I think it’s likely that Amazon may make some of the other RealSpeak voices available at some point, especially with the international launch on October 19th, 2009.  It isn’t available yet, just to be clear.  Oh, you can have Tom read Russian out loud to you…but it’s going to be really poorly accented…much worse than the American English he does now.

Those mispronunciations can be pretty funny, though.  I started a whole “discussion” about that in the Amazon Kindle Forum.  You might want to check it out: Tomisms .

What options do you have?

At time of writing, you can choose between a male and a female voice, and you can use one of three speeds.  I prefer the male voice on the fast speed, but I know there are other people who prefer the female voice and other speeds. 

How do you use it?

I prefer the “keyboard shortcuts” on this myself.  First, open up the book you want to read.  Then hit Shift +Sym.  Shift is the Up arrow.  These are the two outer keys in the lowest row, and I think that’s on purpose.  They are relatively easy keys for a vision-impaired person to find. 

You’ll see a little spinning thingy in your top left corner of the screen.  It will take a few seconds to get going.  Then, you’re off to the races…er, voices.

Here are the  keyboard shortcuts:

  • Shift+Sym: starts or stops TTS
  • spacebar: pauses or resumes TTS (note: while paused, you will not be able to use your prev or next page buttons)
  • Aa (to your right of the spacebar): change speech options while the Kindle is reading; start or stop text-to-speech
  • Home: Takes you back to home and gets you out of TTS

Note: Home-Menu-Experimental shows text-to-speech, but you can not access it there.  Your Kindle is broken, that’s the way it is supposed to work. :)

Autoturn

The Kindle actually “turns the page” along with the TTS reading.  That means you could, hypothetically, follow along.  Changing the speed of the voice will change the speed of the turns.  This can be very helpful for those hands-free sight-reading times…like on the treadmill, eating lunch, knitting…or if you have a physical challenge to actually holding the Kindle (arthritis or muscular sclerosis, for example).  If you don’t want to hear the voice, just turn down the volume.  The speakers have physical controls.  The details are in my music/audiobook post (see below). 

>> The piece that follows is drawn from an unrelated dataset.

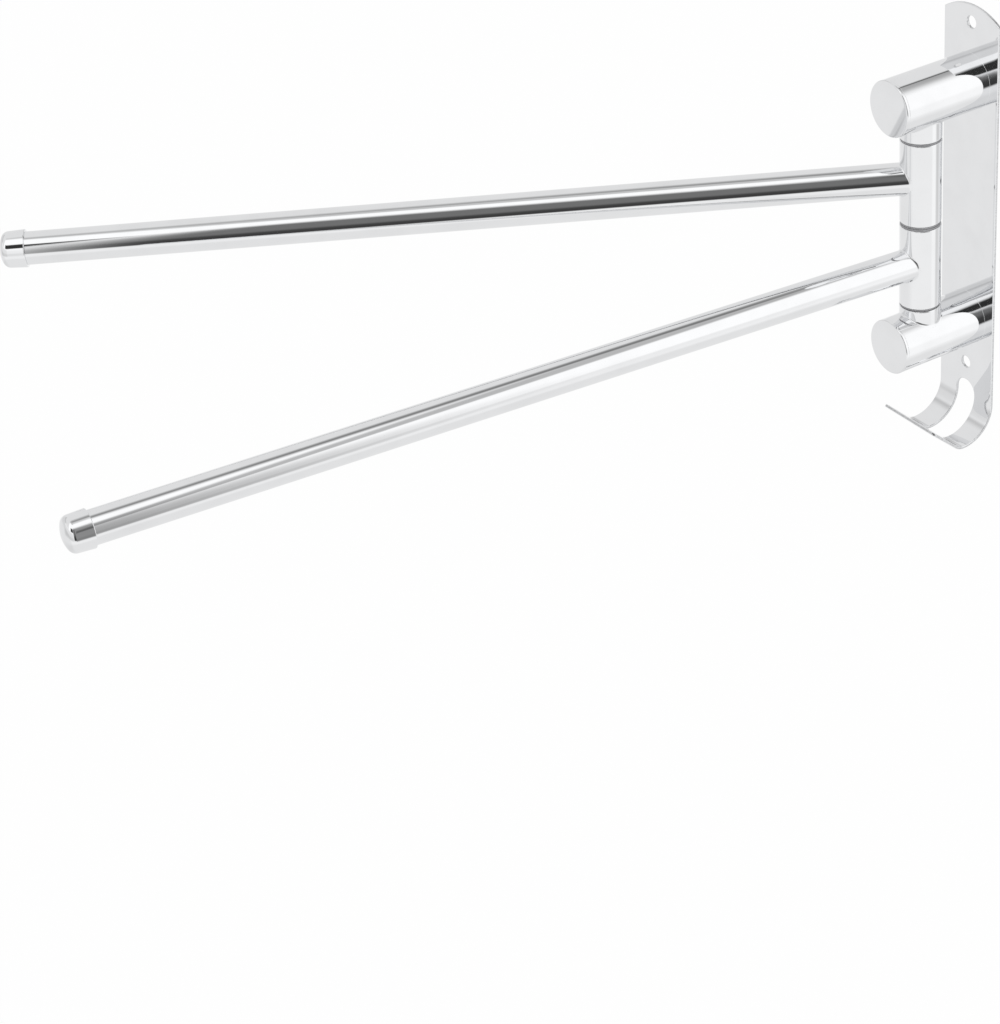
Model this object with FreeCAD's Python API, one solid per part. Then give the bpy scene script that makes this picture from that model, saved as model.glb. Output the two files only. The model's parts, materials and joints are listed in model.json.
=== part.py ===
"""Swing arm towel bar: a pressed wall plate with a hook, two bosses, a pivot post and two swinging arms.

Millimetres, +Z up. The wall is the plane y = 0 and the room is on the -Y side.
The origin is on the wall, midway between the two wall screw holes.
The arms stand as they hang in the room: the upper one swung to the left, the lower one almost straight out.
"""

import FreeCAD, Part
import math
import os

Vector = FreeCAD.Vector
Rotation = FreeCAD.Rotation
ACROSS = Vector(1, 0, 0)
OUT = Vector(0, -1, 0)
UP = Vector(0, 0, 1)

# ---- wall plate, pressed from polished sheet
plate_width = 30.4
plate_thickness = 1.2
screw_spacing = 143.8  # between the centres of the two wall screw holes
screw_hole_diameter = 5.0
top_corner_above_screw = 2.2  # the plate's top corners, over the upper hole
top_rise = 4.6  # the arched top, over its corners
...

Those turns are also draining the battery more quickly: drawing the pages takes an effort.  I usually start the Kindle reading, and then put it to sleep.  It keeps reading while it asleep, by the way.  I listened to a K2 for about six hours on a road trip, and the battery still had some charge left.  For details on listening the car, also take a look at that music/audiobook post.

Isn’t there some controversy about using the voice?

There is.   I’ve written an article about the issue, which I allow to be distributed for non-commercial purposes freely.  I decided recently that a good way to do that would be to make it a post in this blog.  So, you’ll get it tomorrow (October 11).  In case you aren’t breathlessly reading this article as soon as it was posted ;) , you can get to the other one  here…but not until it’s posted.

I just can’t stand the voice!  Can’t I play audiobooks on my Kindle?

Yes!  I posted about playing audiobooks and music before in this earlier post.  The audiobooks have real artists involved…but you can’t sync up the audiobook with your sight-book, which it does with the text-to-speech.